Un rien vous fait mal? Avis à tous ceux qui vous traitent de petite nature. « Environ la moitié de notre sensibilité à la douleur est déterminée par notre constitution génétique », signale Luda Diatchenko, chercheuse au Centre Alan Edwards de recherche sur la douleur de l’Université McGill et directrice de la plateforme génétique et génomique du Réseau québécois de recherche sur la douleur. Les travaux de cette généticienne ont permis de contredire la croyance populaire voulant qu’il n’y ait aucun lien entre la douleur et nos gènes. Même si la science ne peut pas encore tout expliquer, les sources génétiques du mal se révèlent, une à la fois.

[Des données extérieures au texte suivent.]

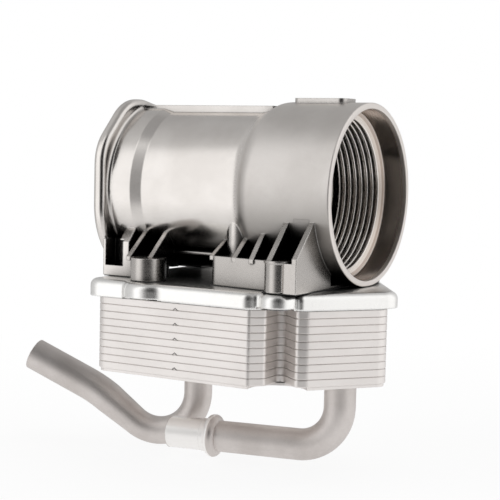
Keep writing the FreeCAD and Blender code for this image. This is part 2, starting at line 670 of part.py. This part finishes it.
NODES = [housing, gasket, pad_gasket, top_plate, low_plate, outlet, inlet, screws] + trays + fins
for item in doc.Objects:
    if "Invalid" in item.State or "Error" in item.State:
        raise RuntimeError(f"{item.Label}: {item.State}")
for item in NODES:
    shape = item.Shape
    if shape.isNull() or not shape.isValid() or not shape.Solids:
        raise RuntimeError(f"{item.Label} has no valid solid")
    shape.exportStep(f"parts/{item.Label}.step")
    print(item.Label, len(shape.Solids), round(shape.Volume / 1000.0, 2), "cm3")
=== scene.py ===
import math

import bpy
from mathutils import Matrix, Vector


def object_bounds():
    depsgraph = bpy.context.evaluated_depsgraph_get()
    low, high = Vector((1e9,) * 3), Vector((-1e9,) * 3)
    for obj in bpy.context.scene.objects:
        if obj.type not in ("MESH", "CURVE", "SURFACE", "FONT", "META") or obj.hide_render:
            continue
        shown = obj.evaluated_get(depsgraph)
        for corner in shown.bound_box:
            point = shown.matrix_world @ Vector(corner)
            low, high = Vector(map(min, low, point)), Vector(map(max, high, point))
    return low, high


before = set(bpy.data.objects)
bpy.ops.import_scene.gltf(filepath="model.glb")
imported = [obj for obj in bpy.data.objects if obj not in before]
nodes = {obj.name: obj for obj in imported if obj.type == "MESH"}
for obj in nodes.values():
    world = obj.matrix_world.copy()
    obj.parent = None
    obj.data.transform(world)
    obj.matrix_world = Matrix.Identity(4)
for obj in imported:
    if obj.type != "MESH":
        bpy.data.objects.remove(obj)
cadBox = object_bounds()
print("frame loaded:", len(nodes), "nodes")

# camera at the photograph's place, a little above the bore axis
cameraPlace = {
    "location": (0.2887, -0.6043, 0.0246),
    "turn": 30.6,       # degrees round the object from the front
    "pitch": 4.55,      # degrees down
    "roll": 1.3,
    "lens": 97.2,
    "sensor": 36,
    "clip": (0.01, 20),
}


def makeCamera(place):
    turn, pitch, roll = (math.radians(place[k]) for k in ("turn", "pitch", "roll"))
    ahead = Vector((
        -math.sin(turn) * math.cos(pitch),
        math.cos(turn) * math.cos(pitch),
        -math.sin(pitch),
    ))
    right = Vector((math.cos(turn), math.sin(turn), 0))
    up = right.cross(ahead)
    side = right * math.cos(roll) + up * math.sin(roll)
    top = up * math.cos(roll) - right * math.sin(roll)
    lens = bpy.data.cameras.new("photoCamera")
    lens.lens = place["lens"]
    lens.sensor_width = place["sensor"]
    lens.clip_start, lens.clip_end = place["clip"]
    camera = bpy.data.objects.new("photoCamera", lens)
    bpy.context.scene.collection.objects.link(camera)
    turned = Matrix((side, top, -ahead)).transposed().to_4x4()
    camera.matrix_world = Matrix.Translation(place["location"]) @ turned
    bpy.context.scene.camera = camera


makeCamera(cameraPlace)
print("camera placed")


# small helpers for shader trees
def addNode(tree, kind, **values):
    node = tree.nodes.new(kind)
    for name, value in values.items():
        setattr(node, name, value)
    return node


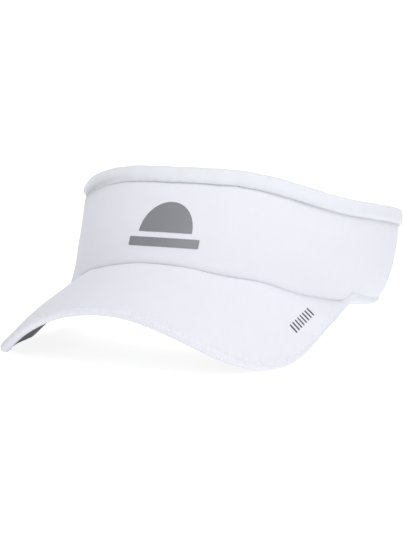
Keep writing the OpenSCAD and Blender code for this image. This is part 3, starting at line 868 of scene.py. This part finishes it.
def roll_rings(crown, a, power=0.78, k=28):
    """Rings of the padded roll at the angles a: a plump folded edge, creased along its seam and softly
    puckered. Also gives its cloth coordinates and how much painted shade darkens each point."""
    plies = crown.plies
    q = superellipse(k, power)[None]
    side, up = q[..., 0], q[..., 1]
    a = a[:, None]
    s = crown.along(a)
    far, near = far_turn(a), near_turn(a)
    outer = np.clip(side, 0, 1)
    seam = hill(up, -0.95, 0.35)
    girth = np.arctan2(up, side) * 4 * MM
    pucker = 0.16 * MM * ripple(s, girth, 6.5 * MM, 21, 3.0) * (0.35 + seam)
    drag = 0.22 * MM * ripple(s, girth, 19 * MM, 22, 1.2)
    undercut = -2.3 * MM * far * smooth((0.2 - up) / 0.7)
    ridge = far * MM * (0.5 * hill(up, 0.22, 0.16) - 0.35 * hill(up, 0.6, 0.2) - 0.5)
    lip = near * MM * (0.25 * hill(up, -0.6, 0.18) - 0.5 * hill(up, -0.25, 0.2))
    at_join = hill(a, 67 * DEG, 5 * DEG) * seam
    gather = 0.5 * MM * at_join * ripple(s, girth, 3.2 * MM, 23, 4.0)
    tuck = -1.1 * MM * seam
    swell = pucker + drag + outer * (undercut + ridge + lip + gather + tuck)
    half_thick = (plies.roll_out - plies.roll_in) / 2
    half_tall = plies.roll_height / 2
    t = (plies.roll_out + plies.roll_in) / 2 + side * (half_thick + swell)
    fuller = plies.fuller * hill(a, -50 * DEG, 22 * DEG) * smooth((up + 1) / 2)
    z = crown.top(a) - half_tall + up * (half_tall + 0.4 * (pucker + drag)) + fuller
    uv = np.stack([s + 0 * z, girth + 0 * z], -1)
    # Painted shade: dark in the crease along the roll's seam and, beyond the right brow, over its lower half
    dark = 0.8 * hill(up, -0.98, 0.11) + 0.85 * far * smooth((0.05 - up) / 0.5)
    fold = outer * np.clip(dark, 0, 1) + 0 * z
    return crown.at(a, z, t), uv, fold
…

Un gène d’hypersensibilité

« La douleur est un phénomène mystérieux, sous-étudié et sous-estimé, même si 20 % de la population canadienne souffre de douleurs chroniques. C’est ce qui m’a attirée vers ce domaine », révèle Luda Diatchenko. Avant de découvrir cette passion, la chercheuse a d’abord fait sa médecine, profession qu’elle n’a jamais pratiquée, puisqu’elle s’est spécialisée ensuite en biochimie et en biologie moléculaire dans sa ville natale, Moscou. Puis, curieuse et avide de connaître d’autres cultures, la scientifique russe s’envole vers la Californie afin de travailler dans une entreprise de biotechnologies. Tout en participant à la conception d’outils pour analyser les gènes, elle apprend l’anglais « sur le tas ». Sept ans plus tard, elle intègre un groupe de recherche sur la douleur à l’Université de la Caroline du Nord. Soucieuse de convertir certaines découvertes en applications cliniques, elle co-fonde deux entreprises, soit Attagene et Algynomics. Elle dépose plusieurs demandes de brevets en lien avec la douleur et met au point un test de dépistage génétique pour le gène COMT. Les porteurs de certaines variantes de ce gène sont hypersensibles à la douleur et plus susceptibles de souffrir de douleurs chroniques. Mais ils répondent aussi mieux à l’effet analgésique du propanolol, un médicament habituellement utilisé en cardiologie et identifié par Luda Diatchenko comme un traitement possible de la douleur.

Quand on veut, on peut

L’expertise unique de la généticienne traverse alors les frontières. Elle devient la première femme à diriger une chaire d’excellence en recherche du Canada, soit celle sur les mécanismes génétiques de la douleur chez l’humain, à l’Université McGill. Dans ce nouveau pays et cette autre langue, Luda Diatchenko réalise que l’être humain a des habiletés infinies. « On peut s’adapter à différentes situations, en trouvant les solutions qui s’imposent. Il suffit de se lancer et de faire ce qu’on choisit. » La chercheuse, mère d’un garçon, souhaite notamment livrer ce message aux femmes qui hésitent à évoluer en recherche universitaire. S’il y a plus de femmes en sciences aujourd’hui qu’au début de sa carrière, la professeure Diatchenko voit encore plusieurs étudiantes arrêter leur formation diplômante pour avoir des enfants. « Ce n’est pas la famille qui les pousse à abandonner la recherche universitaire, mais plutôt la peur de ne pouvoir réussir à mener les deux de front avec succès », croit la scientifique.